The FTIR spectroscopy of the IHA before sorption and after sorption were obtained in the wavenumber range of 4,000–500 cm−1. The broad and strong characteristic absorbance peaks of IHA at 3,371.54 cm−1 are mainly caused by -OH stretching vibration on the carboxyl group, alcohol hydroxyl group and phenolic hydroxyl group (Chen et al. 2015). The characteristic peak of the functional groups changed after IHA adsorbs Mn(II). -OH located at the wavelength of 3,371.54 cm−1 can play a hydrogen bonding role when IHA adsorbs Mn(II) (Boguta et al. 2019); after absorption, the intensity of the -OH stretching vibration peak in the complex of humic acid and manganese ions weakened, indicating that Mn(II) reacted with -OH on IHA (Erdogan et al. 2007). It is speculated that the mechanism of insolubilized humic acid adsorption on Mn(II) includes surface hydroxyl exchange. At 1,579.28 and 1,383.38 cm−1, they are the antisymmetric stretching vibration peak and the symmetric stretching vibration peak of COO-, respectively. Compared with before and after adsorption, it is speculated that the carboxyl group participated in the complexation, and part of the COOH was transformed into the carboxylate COO- (Boguta & Sokołowska 2016). 1,033.56 cm−1 is the characteristic peak of C-O low strength stretching vibration of ether (Zhang et al. 2015). The change in functional groups indicates that the carboxyl group and hydroxyl group participate in the adsorption of Mn(II) on IHA. The present study agrees with the findings of Md. Aminul Islam et al. (Islam et al. 2020).

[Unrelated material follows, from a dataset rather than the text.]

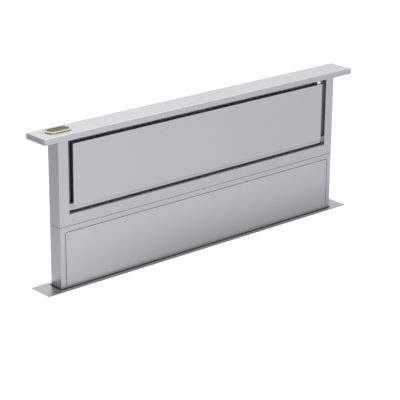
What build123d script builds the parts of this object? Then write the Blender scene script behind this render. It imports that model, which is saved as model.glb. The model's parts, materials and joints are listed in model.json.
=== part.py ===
from build123d import *
import math
import os

# Telescopic downdraft vent, raised. Millimetres, +Z up, front towards -Y.
# The origin is on the floor of the cabinet, at the middle of the footprint.
# Inside this file y = 0 is the column's middle plane; every piece is shifted at the end.

# ---------------------------------------------------------------- size class: the cap's length
cap_length = 914.0

# ---------------------------------------------------------------- column above the worktop
rise_height = 349.5            # trim plate top to cap top, raised
cap_overhang = 45.0            # cap past the column at each end
column_depth = 37.2
column_sheet = 1.2
column_bend = 1.0              # outer radius at the column's corners
seam_height = 140.3            # trim plate top to the seam
seam_gap = 1.2

# ---------------------------------------------------------------- cap
cap_depth = 69.2
cap_thickness = 13.3
cap_sheet = 1.5
cap_edge = 0.8                 # rounding of the folded edges
cap_base_sheet = 1.2
cap_rest_gap = 0.3             # cap to trim plate, lowered
end_flange_width = 22.0        # head frame's flanges that carry the cap
cap_screw_y = 11.0
badge_length = 62.0
badge_width = 32.0
badge_from_end = 31.0          # cap's left end to the badge
badge_offset_y = 4.0
badge_rim = 4.0
badge_height = 2.6
badge_recess = 0.9
badge_seat_gap = 0.05          # bezel to face

# ---------------------------------------------------------------- opening and access panel
frame_side = 25.5              # column's end to the opening
opening_sill = 166.0           # above the trim plate
opening_top_strip = 3.2        # strip left under the cap
side_return = 12.0             # folds beside the opening
sill_return = 6.5
panel_gap = 12.5               # opening to panel, at each end
panel_depth = 8.0
panel_sheet = 1.0
panel_bottom = 182.0           # above the trim plate, where the face ends
panel_top = 321.5
bevel_drop = 8.3               # lower fold of the panel, down and inwards
bevel_depth = 5.0
hinge_pin_radius = 2.0
hinge_inset = 4.5              # hinge axis behind the panel's face
hinge_block_length = 12.0
hinge_block_height = 14.0
hinge_block_below = 4.0        # block under the hinge axis
catch_width = 9.0
catch_depth = 11.0
catch_overlap = 3.0            # catch plate in front of the panel's return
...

The adsorption of Mn(II) on IHA includes chemical and physical effects, and combined with adsorption kinetics studies, this process is mainly chemical adsorption.

SEM-EDS analysis

Scanning electron microscope was used to observe the surface morphology of insolubilized humic acid before and after adsorption. Figure 9(a) is a sample obtained by adding IHA to a deionized aqueous solution containing no Mn(II), after the same treatment time as the Mn(II) adsorption experiment. It can be seen from Figure 9 that the appearance and morphology of IHA before and after adsorption of manganese ions are significantly changed. It can be seen from Figure 9(a) that the surface of the adsorbent insolubilized humic acid is uneven, rough, and clustered between the particles, which increases the specific surface area of the adsorbent and helps it adsorb metal manganese ions (Zhang et al. 2020). Comparing Figure 9(a) and 9(b), it can be seen that after adsorption, insolubilized humic acid loses the full cluster structure formed by large particles, thus presenting the form of small particles, and a large number of small particles and fragments are produced. This is due to the adsorption reaction between Mn(II) and insolubilized humic acid, and the functional groups on the surface of humic acid participate in the adsorption of Mn(II) (Jiang et al. 2015; Chen et al. 2020). EDS spectra of HA-Mn(II) complex surface is shown in Figure 10. It can be seen that the content of C element in the sample is extremely high, and the appearance of elements such as Al and Si may be caused by impurities in the commercially available humic acid (Wang et al. 2020). At the same time, the appearance of Mn element in the spectrum shows that IHA successfully adsorbed Mn(II) from aqueous solution.

Figure 9

SEM mapping micrographs of IHA (a) and IHA-Mn(II) (b).

Figure 9

SEM mapping micrographs of IHA (a) and IHA-Mn(II) (b).

Close modal
Figure 10

EDS image of IHA-Mn(II).

Figure 10

EDS image of IHA-Mn(II).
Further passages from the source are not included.